Well, there’s another side here.
He’s not just a “competent reporter.” He’s also the CIA’s guy at the Post.
So one could argue he was simply serving his employer, as he had for years, to protect their flank.
I’m no fan of Pincus. His slandering of Gary Webb is just one small instance in a litany of journalistic contortions he’s taken over the years to protect the Agency. And no surprise there. He wrote an article in 1967 that ran with the bold headline, “How I Traveled Abroad on CIA Subsidy,” an article I sent to Gary Webb, who then sent it to some other sources so he wouldn’t have to be the one to remind people of how Pincus had already proclaimed his loyalties long ago.
(That article had been sitting, unfiled, on my desk for a year at the time. I knew there’d be some perfect opportunity for it. When Pincus was the opening salvo in the CIA’s war against Gary Webb’s stories of their Contra-Cocaine dealings, I figured it was time to set the cat free.)
I’m furious at the outing of Plame. But I’m not about to laud Pincus for doing whatever the CIA wants him to do, be it a paid or unpaid assignment.
You’ve got to be kidding. Do you believe in mind control? And how exactly is this Pincus covering for the CIA? You discredit someone because of prior association? Guess that means Ray McGovern and Mel Goodman and Valerie Plame should not be believed either.
Come back to planet eart Lisa. The Bush Administration cooked the intel books on the case for war in Iraq. Some unnamed but courageous CIA officers tried to warn the public, as one did in this piece, and you focus on Gary Webb? I don’t get it.
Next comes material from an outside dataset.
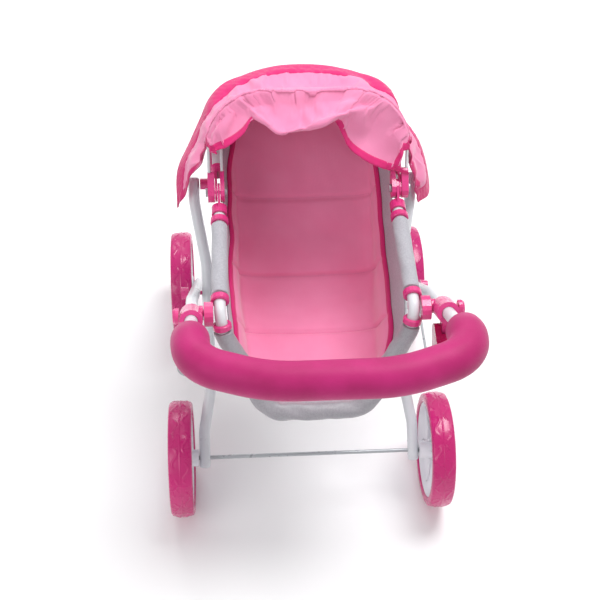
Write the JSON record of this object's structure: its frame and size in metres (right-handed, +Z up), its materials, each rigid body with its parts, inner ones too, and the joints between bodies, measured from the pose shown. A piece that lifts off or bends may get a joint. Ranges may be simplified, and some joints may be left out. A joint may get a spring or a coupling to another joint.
{
  "type": "doll stroller",
  "caption": "Toy doll stroller: folding X-frame on free-rolling wheels, U handle with foam grip, fabric sling seat with pad and a tilting fabric hood.",
  "frame": {"origin": "on the floor, at the bottom centre of the bounding box", "axes": "+Z up, +Y from the pusher's handle towards the front axle, +X to the pusher's right"},
  "size_m": [0.3556, 0.59, 0.5063],
  "materials": {
    "white_tube": "satin",
    "steel": "satin",
    "pink_plastic": "gloss",
    "deep_pink_plastic": "gloss",
    "white_plastic": "satin",
    "pink_tread": "gloss",
    "pink_foam": "matte",
    "grey_cloth": "woven",
    "pink_cloth": "woven"
  },
  "bodies": {
    "front_frame": {"handle_frame": "white_tube", "grip_foam": "pink_foam", "front_axle": "steel", "handle_clamp_left": "pink_plastic", "clamp_cap_left": "pink_plastic", "handle_clamp_right": "pink_plastic", "clamp_cap_right": "pink_plastic"},
    "rear_frame": {"rear_axle": "steel", "rear_leg_left": "white_tube", "cross_bolt_left": "pink_plastic", "rear_leg_right": "white_tube", "cross_bolt_right": "pink_plastic"},
    "seat_rail": {"seat_frame_tube": "white_tube", "footrest_sleeve": "grey_cloth", "seat_tub": "grey_cloth", "seat_pad": "pink_cloth", "rail_ring_upper_left": "pink_plastic", "rail_ring_middle_left": "pink_plastic", "rail_ring_lower_left": "pink_plastic", "rail_sleeve_left": "grey_cloth", "rail_bracket_left": "pink_plastic", "rail_knuckle_left": "pink_plastic", "rail_ring_upper_right": "pink_plastic", "rail_ring_middle_right": "pink_plastic", "rail_ring_lower_right": "pink_plastic", "rail_sleeve_right": "grey_cloth", "rail_bracket_right": "pink_plastic", "rail_knuckle_right": "pink_plastic"},
    "back": {"back_frame_tube": "white_tube", "seat_back": "grey_cloth", "back_pad": "pink_cloth", "back_knuckle_left": "pink_plastic", "hub_screw_left": "steel", "back_bracket_left": "pink_plastic", "back_knuckle_right": "pink_plastic", "hub_screw_right": "steel", "back_bracket_right": "pink_plastic"},
    "hood_front": {"front_bow": "white_tube", "canopy": "pink_cloth", "front_bow_hub_left": "pink_plastic", "front_bow_hub_right": "pink_plastic"},
    "hood_rear": {"rear_bow": "white_tube", "rear_bow_hub_left": "pink_plastic", "rear_bow_hub_right": "pink_plastic"},
    "brake_left": {"brake_wire_left": "steel"},
    "brake_right": {"brake_wire_right": "steel"},
    "latch_left": {"fold_latch_left": "deep_pink_plastic"},
    "latch_right": {"fold_latch_right": "deep_pink_plastic"},
    "wheel_rear_left": {"tyre_rear_left": "pink_tread", "wheel_disc_rear_left": "white_plastic", "hub_cap_rear_left": "pink_plastic"},
    "wheel_rear_right": {"tyre_rear_right": "pink_tread", "wheel_disc_rear_right": "white_plastic", "hub_cap_rear_right": "pink_plastic"},
    "wheel_front_left": {"tyre_front_left": "pink_tread", "wheel_disc_front_left": "white_plastic", "hub_cap_front_left": "pink_plastic"},
    "wheel_front_right": {"tyre_front_right": "pink_tread", "wheel_disc_front_right": "white_plastic", "hub_cap_front_right": "pink_plastic"}
  },
  "joints": [
    {"name": "frame_fold", "type": "hinge", "parent": "front_frame", "child": "rear_frame", "pos_m": [0, 0.0656, 0.2256], "axis": [1, 0, 0], "range_deg": [0, 48]},
    {"name": "rail_fold", "type": "hinge", "parent": "front_frame", "child": "seat_rail", "pos_m": [0, -0.093, 0.369], "axis": [1, 0, 0], "range_deg": [0, 30]},
    {"name": "back_fold", "type": "hinge", "parent": "seat_rail", "child": "back", "pos_m": [0, 0.075, 0.39], "axis": [1, 0, 0], "range_deg": [-75, 0], "deforming": ["seat_tub", "seat_pad", "seat_back", "back_pad"]},
    {"name": "hood_fold", "type": "hinge", "parent": "back", "child": "hood_front", "pos_m": [0, 0.075, 0.39], "axis": [-1, 0, 0], "range_deg": [-20, 35], "deforming": ["canopy"]},
    {"name": "hood_rear_fold", "type": "hinge", "parent": "back", "child": "hood_rear", "pos_m": [0, 0.075, 0.39], "axis": [-1, 0, 0], "range_deg": [-6.6, 11.55]},
    {"name": "brake_press_left", "type": "hinge", "parent": "front_frame", "child": "brake_left", "pos_m": [0, 0.179, 0.115], "axis": [-1, 0, 0], "range_deg": [-19, 0]},
    {"name": "brake_press_right", "type": "hinge", "parent": "front_frame", "child": "brake_right", "pos_m": [0, 0.179, 0.115], "axis": [-1, 0, 0], "range_deg": [-19, 0]},
    {"name": "latch_squeeze_left", "type": "hinge", "parent": "front_frame", "child": "latch_left", "pos_m": [0, -0.117, 0.351], "axis": [1, 0, 0], "range_deg": [-12, 0], "stiffness_Nm_per_rad": 0.5},
    {"name": "latch_squeeze_right", "type": "hinge", "parent": "front_frame", "child": "latch_right", "pos_m": [0, -0.117, 0.351], "axis": [1, 0, 0], "range_deg": [-12, 0], "stiffness_Nm_per_rad": 0.5},
    {"name": "wheel_spin_rear_left", "type": "hinge", "parent": "rear_frame", "child": "wheel_rear_left", "pos_m": [0, -0.083, 0.075], "axis": [1, 0, 0], "continuous": true},
    {"name": "wheel_spin_rear_right", "type": "hinge", "parent": "rear_frame", "child": "wheel_rear_right", "pos_m": [0, -0.083, 0.075], "axis": [1, 0, 0], "continuous": true},
    {"name": "wheel_spin_front_left", "type": "hinge", "parent": "front_frame", "child": "wheel_front_left", "pos_m": [0, 0.22, 0.075], "axis": [1, 0, 0], "continuous": true},
    {"name": "wheel_spin_front_right", "type": "hinge", "parent": "front_frame", "child": "wheel_front_right", "pos_m": [0, 0.22, 0.075], "axis": [1, 0, 0], "continuous": true}
  ],
  "couplings": [
    {"joint": "rail_fold", "follows": "frame_fold", "ratio": 0.624},
    {"joint": "back_fold", "follows": "frame_fold", "ratio": -1.548},
    {"joint": "hood_rear_fold", "follows": "hood_fold", "ratio": 0.33}
  ]
}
Must be my four years at CIA addled my brains.
Must be, Larry.
Seriously – I don’t have the time to detail how Pincus has shilled for the CIA over the years. The Webb one was so bald it sticks out easily in memory. But there were other instances.
Come back to planet earth yourself, Larry. The CIA is not all wine and roses.
And fortunately – this page lays out Pincus’s background in bright detail:
See the original for links to more info. And it should be noted that journalists who serve the CIA have often been awarded Pulitzer Prize winning scoops. For example, Hal Hendrix:
So now Pincus is serving the Agency in a good way. Fine. But that doesn’t mean we should laud him (unless the person lauding is CIA, such as you, in which case it’s totally understandable), or forget his transgressions against the truth in defense of the Agency.
Do you think Judith Miller and Robert Novak should have been held in contempt for not revealing their sources re the Plame episode?
As usual Lisa, you add a fuller perspective to a story. Since the CIA already knew they were being set up by OVP & Condi, do you think they used Pincus as some sort of a messenger for pre-emptive pushback? As much as I like Kristoff, Pincus brings the old war horse weight to the story, similar to Murtha’s arrival at the Iraq debate and Pincus’ story would certainly cause pause if not give the Niger story legs.
I’m not sure how his story gave the Niger story legs – but I’m awfully tired tonight.
Do I think the CIA set Pincus on this story? I think they didn’t have to. After years of being a trained monkey you don’t have to wait for orders.
One other thing to consider is that the White House and parts of the CIA were very much at odds during this whole period. Whether Pincus was acting in concert with the CIA or not in this instance, the thought that he might be certainly would have occurred to the White House, and that might have been enough to cause them to react strongly to the Pincus article. They could well have construed it as a shot across their bow from the CIA. Pincus was also one of the few journalists who cast doubt on Saddam’s possession of WMD before the war so the White House could have been looking at all these stories as part of a larger mosaic that had its roots at Langley.